Georgia grand jury probing Trump’s election subversion returns indictment

Georgia grand jury probing Trump’s election subversion returns indictment
The Fulton County Courthouse and Justice Center at dusk ahead of a possible grand jury indictment against former US President Donald Trump for 2020 election interference in Atlanta, Georgia, USA, 14 August 2023. Fulton County District Attorney Fani Willis could announce criminal charges against former President Trump and others sometime in August 2023. EPA-EFE/ERIK S. LESSER

Aug 14 (Reuters) - The grand jury in Georgia investigating Donald Trump's attempts to overturn his 2020 election loss handed up a criminal indictment on Monday, though it was unclear whether the charges involved the former president.

Officials with the Fulton County Court handed the indictment to Judge Robert McBurney, but did not make them public.

Media accounts showed images of a cover sheet saying the grand jury had returned 10 indictments, but did not say who was indicted or what charges were filed.

The case, brought by Fulton County District Attorney Fani Willis, could add to the legal woes facing Trump, the front-runner in the race for the Republican nomination for the 2024 presidential election.

Fulton County court clerk Che Alexander told reporters it could take her office up to three hours to process the indictments after they were accepted by the judge.

The court briefly posted a document on its website earlier on Monday listing several felony charges against Trump, but quickly removed it without explanation.
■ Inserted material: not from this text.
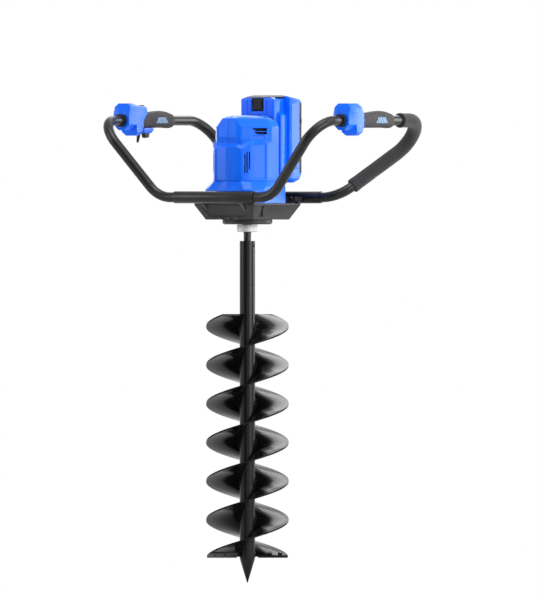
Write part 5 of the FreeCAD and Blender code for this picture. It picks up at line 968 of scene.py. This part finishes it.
# floor, light and camera

studio = {"floorGap": 0.0005, "floorSize": 9.0, "floorWhite": 0.4, "floorFade": (0.5, 2.2), "world": 0.36}


def card(name, corners):
    # a single flat quad
    mesh = bpy.data.meshes.new(name)
    mesh.from_pydata(corners, [], [(0, 1, 2, 3)])
    return linked(name, mesh)


def seenDirectly(tree):
    # a socket that is 1 for what the camera sees itself, in a reflection or through glass
    path = tree.nodes.new("ShaderNodeLightPath")
    seen = path.outputs["Is Camera Ray"]
    for ray in ("Is Glossy Ray", "Is Transmission Ray"):
        either = tree.nodes.new("ShaderNodeMath")
        either.operation = "MAXIMUM"
        tree.links.new(seen, either.inputs[0])
        tree.links.new(path.outputs[ray], either.inputs[1])
        seen = either.outputs[0]
    return seen


def studioFloor():
    # paper that turns into plain white away from the part
    low = cadBounds[0][2] - studio["floorGap"]
    half = studio["floorSize"] / 2
    item = card("floor", [(-half, -half, low), (half, -half, low), (half, half, low), (-half, half, low)])
    s = Shader("floor_paper", Base_Color=finishes["paper"], Roughness=0.9)
    s.drive("Roughness", 0.85 + s.noise(3, 2) * 0.1)
    seen = Value(s, seenDirectly(s.tree))
    glow = s.node("ShaderNodeEmission", None, {"Color": (1, 1, 1, 1), "Strength": 1.0})
    x, y = s.axes()[:2]
    far = (x * x + y * y).math("SQRT").step(*studio["floorFade"])
    white = studio["floorWhite"] + far * (1 - studio["floorWhite"])
    paper = s.node("ShaderNodeMixShader", None, {0: seen * white, 1: Value(s, s.surface.outputs[0]), 2: glow})
    s.tree.links.new(paper.socket, s.tree.nodes["Material Output"].inputs["Surface"])
    item.data.materials.append(s.material)


def studioWorld():
    # white to the camera and in reflections, plain grey as a light
    world = scene.world = bpy.data.worlds.new("studio")
    world.use_nodes = True
    tree = world.node_tree
    background = tree.nodes["Background"].inputs
    mix = tree.nodes.new("ShaderNodeMix")
    mix.data_type = "FLOAT"
    mix.inputs["A"].default_value = studio["world"]
    mix.inputs["B"].default_value = 1.0
    tree.links.new(seenDirectly(tree), mix.inputs["Factor"])
    tree.links.new(mix.outputs["Result"], background["Strength"])
    background["Color"].default_value = (1, 1, 1, 1)


def areaLamp(name, radiance, azimuth, height, reach, size):
    # a rectangular lamp that faces the frame's origin
    lamp = bpy.data.lights.new(name, "AREA")
    lamp.energy = radiance * math.pi * size[0] * size[1]
    lamp.shape = "RECTANGLE"
    lamp.size, lamp.size_y = size
    item = linked(name, lamp)
    turn, rise = math.radians(azimuth), math.radians(height)
    flat = reach * math.cos(rise)
    item.location = flat * math.sin(turn), -flat * math.cos(turn), reach * math.sin(rise)
    item.rotation_euler = (-item.location).to_track_quat("-Z", "Y").to_euler()


flag = {"azimuth": 3, "reach": 3.0, "width": 1.8, "low": -0.88, "high": 1.6}


def studioFlag():
    # a dark card that only glossy surfaces see, for the dark band down round black parts
    turn = math.radians(flag["azimuth"])
    away, across = np.array([math.sin(turn), -math.cos(turn)]), np.array([math.cos(turn), math.sin(turn)])
    ends = [away * flag["reach"] + across * flag["width"] / 2 * side for side in (-1, 1)]
    corners = [(*ends[0], flag["low"]), (*ends[1], flag["low"]), (*ends[1], flag["high"]), (*ends[0], flag["high"])]
    item = card("flag", corners)
    item.data.materials.append(Shader("flag_felt", Base_Color=finishes["felt"], Roughness=1.0).material)
    item.visible_camera = item.visible_diffuse = item.visible_shadow = item.visible_transmission = False


# radiance; azimuth from the front towards the right and height, in degrees; distance and size in metres
lamps = {
    "right_back": (7, 146, 10, 3.2, (1.2, 1.6)), "right": (5.5, 84, 6, 3.2, (2.2, 1.4)),
    "left_front": (4.5, -44, 12, 3.2, (1.0, 1.5)), "right_high": (3.5, 108, 38, 3.0, (1.2, 1.2)),
    "top": (6, 40, 70, 3.0, (1.8, 1.8)), "back_high": (4, 205, 34, 3.2, (1.6, 1.2)),
    "left_back": (1.5, -130, 15, 3.2, (1.0, 1.6)),
}
view = {"azimuth": 33.5, "shift": 0.0556, "height": -0.1774, "extent": 1.459, "distance": 4.0}


def studioCamera():
    # a level camera without perspective, in front of the part and to its right
    turn = math.radians(view["azimuth"])
    across = Vector((math.cos(turn), math.sin(turn), 0))
    target = across * view["shift"] + Vector((0, 0, view["height"]))
    camera = bpy.data.cameras.new("camera")
    camera.type = "ORTHO"
    camera.ortho_scale = view["extent"]
    item = linked("camera", camera)
    item.location = target + Vector((math.sin(turn), -math.cos(turn), 0)) * view["distance"]
    item.rotation_euler = (math.pi / 2, 0, turn)
    scene.camera = item


studioFloor()
studioFlag()
studioWorld()
studioCamera()
for name, lamp in lamps.items():
    areaLamp(name, *lamp)
scene.view_settings.view_transform = "Standard"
Willis’s office said at the time no charges had been filed and declined further comment.

Over the course of a two-year investigation, Willis has examined Trump’s efforts to pressure state leaders to reverse his 11,000-vote loss to Democrat Joe Biden and organize a slate of illegitimate electors to undermine the process of formalizing Biden’s victory. She has also looked into an attempt by Trump’s allies to manipulate voting equipment in rural Coffee County.

Willis has said she might invoke a racketeering law used to go after organized crime organizations.

Trump has denied any wrongdoing, and accuses Willis, an elected Democrat, of being politically motivated.

Trump, 77, has been criminally indicted three times so far this year, including once by US Special Counsel Jack Smith on charges of trying to overturn his election defeat.

He has long dismissed the many investigations, including two impeachments, he has faced in his years in politics as a politically motivated “witch hunt.”

Willis could invoke the racketeering law to bring criminal charges against allies who worked with Trump to reverse his defeat.

Prosecutors interviewed 75 witnesses, including Republican US Senator Lindsey Graham, who asked the state’s top election official to examine absentee ballots in Democratic-leaning areas after Trump’s defeat, and Trump lawyer Rudy Giuliani, who urged lawmakers not to certify Biden’s victory.

Other Republicans, like Governor Brian Kemp and Secretary of State Brad Raffensperger, resisted the effort to change the outcome.

The case stems from a Jan. 2, 2021, phone call in which Trump urged Raffensperger to “find” enough votes to reverse his narrow loss. Raffensperger declined to do so.

Trump supporters stormed the US Capitol four days later on Jan. 6 in an unsuccessful attempt to prevent lawmakers from certifying Biden’s victory.

Georgia, once reliably Republican, has emerged as one of a handful of politically competitive states that can determine the outcome of presidential elections.

Trump persists in falsely claiming he won the November 2020 election although dozens of court cases and state probes have found no evidence to support his claim.

His legal woes have not hurt his political prospects so far as his lead over Republican rivals has grown in recent months, according to Reuters/Ipsos polling.